Friday, February 19, 2010

Disability vs. Personality

I’m trying to be accepting of my children. Unconditional love is, as I’ve written before, the most important part of any plan to help with ADHD or other challenges. Acceptance is a cornerstone of 12-Step recovery, but a dicey one when it comes to parenting. There are things in life I can’t change. There are things about my daughter that I can’t change. But there are things that, as a parent, I must change. Well, let me put that a different way: It’s my responsibility to teach my daughter a basic level of appropriate behavior and the tools she might need to get along with her fellow human beings. But it’s at just these teachable moments when I completely blow it in the unconditional love department.

The truth of the matter is that it is sometimes impossible for me to discern which aspects of a particular behavior are her disability (e.g. Tourette’s causing uncontrollable outbursts or anxiety causing uncontrollable outbursts or ADHD… causing… uncontrollable… out—well you get the idea) and which aspects are her personality (as children are often generally willful, defiant and self-absorbed).

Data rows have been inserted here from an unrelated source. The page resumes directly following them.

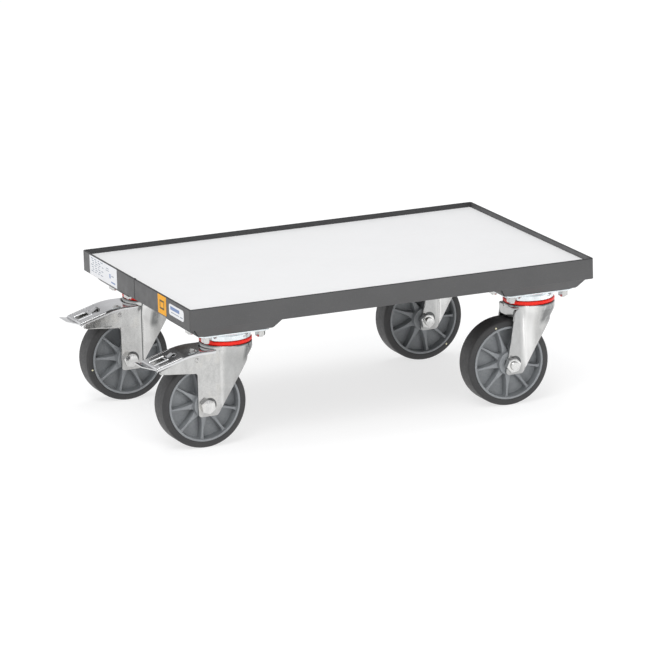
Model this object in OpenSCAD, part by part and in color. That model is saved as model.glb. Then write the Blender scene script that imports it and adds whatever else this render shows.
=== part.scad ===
// Platform trolley: a flat deck in a low steel rim on four swivel castors, two of them with a total-lock brake.
// Millimetres, +Z up. The origin is the centre of the load surface. The braked castors are at the rear, -X,
// and right is -Y, so the corners are rr, rl, fr and fl.

/* [Deck] */
// Outer length of the rim
deck_l = 615; // [600:5:900]
// Outer width of the rim
deck_w = 415; // [400:5:640]
// Both legs of the angle profile that the rim is bent from
angle_leg = 30; // [28:1:40]
// Wall of the angle profile
angle_t = 3; // [2.5:0.5:4]
// Outside radius of the rim's upright corners
corner_r = 4; // [3.5:0.5:8]
// Height of the rim above the load surface
rim_h = 7; // [5:1:10]

/* [Corner trays] */
// Side of a tray's square floor
tray_side = 112; // [110:1:120]
// Depth of a tray below the rim
tray_depth = 15; // [12:1:20]
// Sheet thickness of a tray
tray_t = 2; // [1.5:0.5:3]
// Distance from the rim's outer face to the edge of a tray's floor
tray_inset = 19; // [17:1:24]
// How far a tray flange leans outwards on its way up
flange_lean = 12; // [8:1:14]

/* [Castors] */
// Wheel diameter
wheel_d = 125; // [123:1:126]
// Height of a castor from the floor to the top of its plate
castor_h = 165; // [164:1:168]
// Distance from the swivel axis back to the axle
trail = 41; // [40:0.5:42]
// Distance from the rim's short outer face to a swivel axis
swivel_inset_x = 75; // [74:1:80]
// Distance from the rim's long outer face to a swivel axis
swivel_inset_y = 59.5; // [59:0.5:62]
// Length of a castor's top plate
plate_l = 105; // [100:1:110]
// Width of a castor's top plate
plate_w = 80; // [78:1:84]
// Bolt spacing along the top plate
bolt_dx = 80; // [76:1:82]
// Bolt spacing across the top plate
bolt_dy = 60; // [58:1:62]
// Gap between the two legs of a fork
fork_gap = 46; // [45.5:0.5:48]
// Sheet thickness of a fork
fork_t = 3; // [2.5:0.5:3]

/* [Wheels] */
// Tyre width
tyre_w = 36; // [34:1:38]
// Radius where the tyre sits on the wheel centre
seat_r = 53; // [52:0.5:54]
// Length of the wheel's hub
hub_l = 45; // [44:0.5:45]
// Ribs on each side of a wheel
rib_count = 9; // [6:1:10]

/* [Brake] */
// Distance from the swivel axis to the pedal's lip
pedal_reach = 126; // [122:1:128]
// Overall width of a pedal
pedal_w = 57; // [56:1:58]
// Slope of the pedal's straight part
pedal_slope = 16.5; // [15:0.5:17]

/* [Hidden] */
// Each corner: its name, its signs in X and Y, and the angle its wheel stands at
REAR = [["rr", -1, -1, 25], ["rl", -1, 1, 16]];
FRONT = [["fr", 1, -1, 27], ["fl", 1, 1, 38]];
CORNERS = concat(REAR, FRONT);
DECK_NODES = [
    "frame", "board", "data_label", "caution_label", "maker_label",
    "plate_bolts", "plate_washers", "plate_nuts", "swivel_balls", "kingpins", "kingpin_nuts",
];
CORNER_PARTS = [
    "tray", "plate", "seal", "fork", "axle_bolt", "axle_nut", "axle_tube", "bearing", "wheel_centre", "tyre",
];
BRAKE_PARTS = ["pedal", "brake_shoe", "brake_pins", "pedal_spring"];
$fn = 72;
eps = 0.01; // overlap that joins the solids of one piece
running = 0.05; // radial clearance of a running fit

// Deck, measured from the load surface
frame_bottom = rim_h - angle_leg;
board_t = angle_leg - angle_t - rim_h;
board_gap = 0.5;
plate_level = frame_bottom - tray_depth;
swivel_x = deck_l / 2 - swivel_inset_x;
swivel_y = deck_w / 2 - swivel_inset_y;
tray_x = deck_l / 2 - tray_inset - tray_side / 2;
tray_y = deck_w / 2 - tray_inset - tray_side / 2;
label_t = 0.3;

// Castor heads, measured down from the top of the plate
plate_t = 2.5;
housing_r = 35.5;
housing_wall = 2.5;
housing_bottom = -13;
race_face = -8.5;
ball_r = 4;
ball_z = -10.5;
ball_circle = 22;
ball_count = 15;
boss_r = 30.5;
boss_top = -12.5;
crown_top = -22;
crown_r = 37;
seal_band = -19.8;
kingpin_r = 8;
kingpin_head_r = 12;
m8_r = 4;
m8_hex_r = 7.5;
m12_r = 6;
m12_hex_r = 10.97;

// Wheels and forks
wheel_r = wheel_d / 2;
axle_z = wheel_r - castor_h;
leg_in = fork_gap / 2;
leg_out = leg_in + fork_t;
nose_front = 34; // foremost point of a fork
nose_bend_x = -18; // where a leg's side starts to taper towards the nose
nose_taper = 9;
tube_r = 8;
roller_r = 1.75;
roller_gap = 0.03;
hub_bore = tube_r + 2 * roller_r + 2 * roller_gap;
hub_r = 17;
barrel_r = 49.5;

// Brake
pedal_t = 1.5;
pedal_top = -24.4;
pedal_bend_x = -44;
pedal_bend_r = 110;
pedal_step_x = pedal_reach - 13;
pedal_pin = [-53.5, -36];
pedal_pin_r = 3;
shoe_pin = [-28, -33];
shoe_pin_r = 2.5;
shoe_half_w = 10;
ear_out = leg_in - 0.5;

// Points of an arc, from angle a to angle b
function arc(centre, r, a, b, steps = 8) =
    [for (i = [0:steps]) centre + r * [cos(a + (b - a) * i / steps), sin(a + (b - a) * i / steps)]];

// A rectangle with round corners, centred
module rounded(l, w, r) {
    square([l - 2 * r, w], center = true);
    square([l, w - 2 * r], center = true);
    for (x = [-1, 1], y = [-1, 1])
        translate([x * (l / 2 - r), y * (w / 2 - r)]) circle(r);
}

// Puts a castor's part under its corner, drawn round the swivel axis with the plate's top at zero
module at_castor(corner) {
    translate([corner[1] * swivel_x, corner[2] * swivel_y, plate_level]) children();
}

// Puts a wheel's part on its axle, drawn round Z
module on_axle() {
    translate([-trail, 0, axle_z]) rotate([90, 0, 0]) children();
}

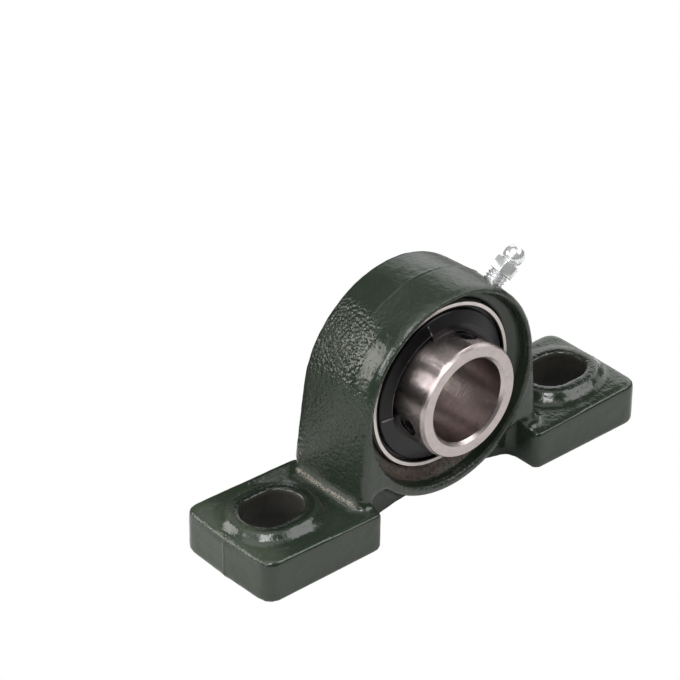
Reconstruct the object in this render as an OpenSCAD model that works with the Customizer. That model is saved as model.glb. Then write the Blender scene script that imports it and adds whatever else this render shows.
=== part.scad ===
// Pillow block bearing: a cast housing that holds a self-aligning ball bearing.
// X runs along the base, Z is up, and the side with the set screws faces -Y.
// The origin is the centre of the base's underside. All sizes are in millimetres.

/* [Housing] */
// Height of the shaft centre above the base
shaft_h = 36.5; // [34:0.5:44]
// Length of the base over both feet
base_l = 140; // [136:1:170]
// Width of the feet
base_w = 36; // [33:0.5:42]
// Height of the feet at their edges
foot_h = 13.2; // [11:0.2:14]
// Radius of the feet's upright corners
corner_r = 4; // [2.5:0.5:6]
// Radius along the feet's top edges
edge_r = 1.3; // [0.6:0.1:2]
// Distance from a slot's centre to the end of its foot
slot_edge = 17; // [15:0.5:19]
// Width of the bolt slots
slot_w = 13.5; // [9:0.5:14.5]
// Length of the bolt slots, end to end
slot_l = 18.5; // [15:0.5:22]
// Width of the raised land round each slot
land_w = 4.2; // [2.5:0.1:4.6]
// Height of that land above the foot
land_h = 2.4; // [1:0.2:4]
// Casting between the bearing seat and the outside of the arch
arch_wall = 5.5; // [4.5:0.1:8]
// Width of the arch, front to back
arch_w = 27.2; // [25:0.2:30]
// Draft on each side of the parting line, in degrees
draft_a = 3; // [0.5:0.25:5]
// Spread of the legs below the shaft, in degrees
leg_a = 5.5; // [1:0.5:8]
// Radius along the arch's outer edges
arch_edge_r = 2; // [0.8:0.1:2.5]
// Fillet where the arch meets the feet
fillet_r = 2.4; // [1:0.2:3]
// Height at which the arch's sides end and the web begins
side_z = 14.8; // [13.8:0.2:16]
// Thickness of the web between the feet
web_t = 16; // [12:0.5:20]
// Clear height under the middle of the web
web_rise = 4.6; // [2:0.2:5]
// Depth of the recess in each face of the arch
recess_d = 5.8; // [3:0.1:6.5]
// Casting between the recess and the outside of the arch
rim_w = 2.9; // [2:0.1:5]

/* [Bearing] */
// Shaft diameter
shaft_d = 25; // [20:0.5:30]
// Spherical outside diameter of the outer ring
outer_d = 52; // [50:0.5:63]
// Width of the outer ring
outer_w = 17; // [16:0.2:20.4]
// Ball diameter
ball_d = 7.938; // [6.8:0.001:8.4]
// Number of balls
ball_count = 9; // [7:1:9]
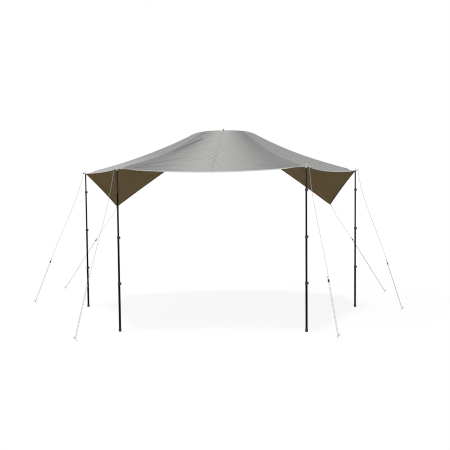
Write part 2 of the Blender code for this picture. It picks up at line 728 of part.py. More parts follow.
def build_poles():
    tubes = {tube: tube_mesh(tube) for tube in (1, 2, 3, 4)}
    levers = {tube: lever_mesh(tube) for tube in (2, 3, 4)}
    for name in POLES:
        pole = place(f"{name}_tilt", None, None, Matrix.Translation((*plan_corner(name), PIVOT_Z)))
        down = GROUND - PIVOT_Z
        for tube, mesh in tubes.items():
            height = down + tube_span(tube)[0]
            material = POLE_TOP if tube == 1 else POLE_BLACK
            section = place(f"{name}_tube_{tube}", mesh, material, Matrix.Translation((0, 0, height)), pole)
            if tube > 1:
                hub = clamp_radius(tube) + HUB_OFFSET
                place(f"{name}_lever_{tube - 1}", levers[tube], DARK_PLASTIC,
                      Matrix.Translation((hub, 0, -CLAMP_HEIGHT / 2)), section)


def line_anchor(name):
    """Where a line leaves the cloth: its tab's hole, or the knot on its wing's ring."""
    if name.startswith("wing"):
        return tip_webbing(name)[3]
    tab = NEAR_TAB if name.startswith("near") else OUTER_TAB
    hole = tab_path(tab)[1]
    return tab_frame(name) @ Vector((hole.x, 0, hole.y))


def line_parts(name):
    """A guy line's route from knot to knot, its tensioner's placement and its peg's path."""
    kind = name.split("_")[0]
    anchor = line_anchor(name)
    ground = Vector((*PEG_PLACES[name], GROUND))
    outward = Vector((ground.x - anchor.x, ground.y - anchor.y, 0)).normalized()
    stem = (outward * math.sin(PEG_LEAN) + UP * math.cos(PEG_LEAN)).normalized()
    hold = ground + stem * PEG_HOLD
    across = UP.cross(outward)
    turn = hold
    for _ in range(4):
        down = (turn + across * LOOP_RADIUS - anchor).normalized()
        across = (across - down * across.dot(down)).normalized()
        reach = (PEG_RADIUS + CORD_RADIUS + GAP) / math.sin(down.angle(stem))
        turn = hold - down * (LOOP_RADIUS - reach)
    middle = turn - down * (turn - anchor).length * TENSIONER_SHARE[kind]
    half = TENSIONER["height"] / 2
    straight = middle - down * (half + TAIL + 2 * TENSIONER_UP) + across * LOOP_RADIUS
    hang = (UP.cross(down).cross(down)).normalized()
    hang = hang if hang.z < 0 else -hang
    # The line hangs lowest a third of the way down, where 27/4 u (1 - u)^2 is 1
    route = [anchor.lerp(straight, u) + hang * LINE_SAG[kind] * 27 / 4 * u * (1 - u) ** 2
             for u in np.linspace(0, 1, LINE_STATIONS)]
    if kind != "wing":
        tab = NEAR_TAB if kind == "near" else OUTER_TAB
        square = tab_frame(name).to_3x3() @ Vector((math.sin(tab["slope"]), 0, math.cos(tab["slope"])))
        leave = (route[1] - anchor).normalized()
        rise = KNOT_RADIUS + GAP + WEBBING_THICKNESS / 2
        route[0] = anchor - leave * rise / abs(leave.dot(square))
    route.append(turn + across * LOOP_RADIUS - down * LOOP_RADIUS)
    for angle in np.linspace(0, math.pi, LOOP_STATIONS):
        route.append(turn + (across * math.cos(angle) + down * math.sin(angle)) * LOOP_RADIUS)
    route.append(turn - across * LOOP_RADIUS - down * LOOP_RADIUS)
    route.append(middle - down * (half + TAIL + KNOT_RADIUS) - across * LOOP_RADIUS)
    peg = [ground - stem * PEG_BURIED, ground, ground + stem * PEG_STEM]
    bend = ground + stem * PEG_STEM + outward_square(stem, outward) * PEG_HOOK
    side = (ground + stem * PEG_STEM - bend).normalized()
    for angle in np.linspace(0, math.pi, LOOP_STATIONS)[1:]:
        peg.append(bend + (side * math.cos(angle) + stem * math.sin(angle)) * PEG_HOOK)
    peg.append(peg[-1] - stem * PEG_TAIL)
    return {"route": route, "tensioner": frame(middle, across, -down), "peg": peg, "down": down}


def outward_square(stem, outward):
    """The direction square to a peg's stem on its outer side."""
    return (outward - stem * outward.dot(stem)).normalized()


def tensioner_mesh():
    """Moulded slider with two bores, long along Z."""
    half_width, half_height = TENSIONER["width"] / 2, TENSIONER["height"] / 2
    radius = TENSIONER_CORNER
    outline = []
    for x, y, start in ((1, 1, 0), (-1, 1, 90), (-1, -1, 180), (1, -1, 270)):
        centre = (x * (half_width - radius), y * (half_height - radius))
        outline += arc(centre, radius, math.radians(start), math.radians(start + 90), 4)
    upright = Matrix.Rotation(math.pi / 2, 4, "X")
    block = place("slider", plate_mesh("slider", outline, TENSIONER["thickness"]), None, upright,
                  collection=CUTTERS)
    bore = cylinder_mesh("cord_bore", TENSIONER["bore"], CUTTER_LENGTH, HOLE_SIDES)
    for side in (-1, 1):
        boolean(block, bore, Matrix.Translation((side * LOOP_RADIUS, 0, 0)), "DIFFERENCE")
    mesh = finished(block)
    mesh.transform(upright)
    return mesh


def knot_mesh():
    work = bmesh.new()
    bmesh.ops.create_uvsphere(work, u_segments=8, v_segments=6, radius=KNOT_RADIUS)
    mesh = bpy.data.meshes.new("knot")
    work.to_mesh(mesh)
    work.free()
    return mesh


def build_guy_lines():
    """Each line with its two knots, its slider and its peg."""
    slider = tensioner_mesh()
    knot = knot_mesh()
    for name in PEG_PLACES:
        parts = line_parts(name)
        tube = place(f"{name}_cord", wire_curve(f"{name}_cord", parts["route"], CORD_RADIUS), None,
                     collection=CUTTERS)
        line = place(f"{name}_guy_line", finished(tube), CORD)
        for centre in (parts["route"][0], parts["route"][-1]):
            boolean(line, knot, Matrix.Translation(centre), "UNION")
        place(f"{name}_tensioner", slider, DARK_PLASTIC, parts["tensioner"])
        place(f"{name}_peg", wire_curve(f"{name}_peg", parts["peg"], PEG_RADIUS), STEEL)


POLES = ("near_left", "near_right", "outer_left", "outer_right")

clear_scene()
PARTS = make_collection("rooftop_tent_awning")
CUTTERS = make_collection("cutters")
CANOPY_CLOTH = make_material("canopy_cloth", (175, 174, 173), 0.85)
WING_CLOTH = make_material("wing_cloth", (85, 72, 50), 0.85)
PALE_WEBBING = make_material("pale_webbing", (222, 218, 205), 0.8)
DARK_WEBBING = make_material("dark_webbing", (22, 22, 24), 0.8)
DARK_PLASTIC = make_material("dark_plastic", (30, 29, 31), 0.5)
POLE_TOP = make_material("pole_top_finish", (70, 72, 78), 0.45, 0.6)
POLE_BLACK = make_material("pole_black_finish", (16, 16, 17), 0.45, 0.3)
STEEL = make_material("bright_steel", (175, 176, 178), 0.35, 1.0)
CORD = make_material("guy_cord", (226, 225, 218), 0.85)

build_canopy()
build_wings()
build_corner_tabs()
build_tent_hooks()
build_centre_strap()
build_toggle()
build_poles()
build_guy_lines()

print("nodes", sum(thing.type in ("MESH", "CURVE") for thing in PARTS.objects))
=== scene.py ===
"""Rooftop tent awning, dressed: its cloth, webbing, poles, guy lines and pegs, and the stage.

Metres, +Z up, with the origin at the middle of the canopy's arched edge. The file is laid out as an
add-on, and is run as a script.
"""
import json
import math

import bmesh
import bpy
import numpy as np
from bpy.props import FloatProperty, FloatVectorProperty, IntProperty, PointerProperty
from mathutils import Matrix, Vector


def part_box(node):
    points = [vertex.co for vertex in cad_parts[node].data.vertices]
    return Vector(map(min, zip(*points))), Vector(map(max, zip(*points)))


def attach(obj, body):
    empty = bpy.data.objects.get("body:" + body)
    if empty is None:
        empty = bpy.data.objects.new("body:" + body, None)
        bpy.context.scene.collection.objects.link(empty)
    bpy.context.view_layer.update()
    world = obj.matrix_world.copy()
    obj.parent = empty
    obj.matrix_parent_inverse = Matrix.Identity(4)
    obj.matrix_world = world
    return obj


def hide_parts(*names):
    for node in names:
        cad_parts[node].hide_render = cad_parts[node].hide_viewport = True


bl_info = {
    "name": "Rooftop tent awning",
    "version": (1, 0, 0),
    "blender": (4, 5, 0),
    "location": "3D View > Sidebar > Awning",
    "description": "Dresses a rooftop tent awning's frame with cloth, webbing, poles and lines",
    "category": "Add Mesh",
}

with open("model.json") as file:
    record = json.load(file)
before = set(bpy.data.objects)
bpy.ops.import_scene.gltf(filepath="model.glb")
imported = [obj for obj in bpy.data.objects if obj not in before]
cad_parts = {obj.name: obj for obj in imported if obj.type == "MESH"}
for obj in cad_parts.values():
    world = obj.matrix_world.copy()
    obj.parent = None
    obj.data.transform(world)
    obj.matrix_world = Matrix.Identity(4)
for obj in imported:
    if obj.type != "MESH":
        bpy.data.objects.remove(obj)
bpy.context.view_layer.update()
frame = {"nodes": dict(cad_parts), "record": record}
ROOT = "canopy_and_lines"
POLES = ("near_left", "near_right", "outer_left", "outer_right")
FEET = {m["name"]: m["pos_m"] for m in frame["record"]["mounts"] if m["kind"] == "flat_face"}
UP = np.array((0.0, 0.0, 1.0))
MERGE = 1e-6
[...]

I can accept that she has greater challenges to her serenity than some other children. I can accept that I need to take these challenges into consideration when structuring her routine or establishing discipline. But in the moment when she seems completely incapable of performing the simplest task, I can’t seem to accept that she might not be entirely willfully misbehaving. She may be willfully misbehaving in part, and that’s the part I’m supposed to lovingly discipline but I can’t tease out what’s what and, in the end, three out of five times I wind up losing it and yelling, sending her to her room, or revoking various privileges.

Mind you, three out of five times is a vast improvement over my natural instincts. Having to report my own melt-downs to my sponsor each day has helped a fair amount in delaying my outbursts at least long enough for a few rational thoughts. And I’m ridiculously proud of the few times I’ve managed to navigate a behavioral mine-field without blowing off any body parts, hers or my own.

Come to think of it, maybe I oughtta cut myself a little slack if I’m dealing with my own self-diagnosed ADHD. I should look at my own behavior and ask which parts I can easily control and which parts might need more intensive intervention. Where can I develop alternative coping mechanisms that would allow me to approach my daughter without going off the deep end? Aren’t those just the things I’m hoping to develop in her? Wouldn’t it be easier to teach her out of personal experience rather than mandate out of my own need for order and quiet?

Uff da. I’m off to do my daily 10th Step inventory. Luckily I get to write down the good things I did, today, too.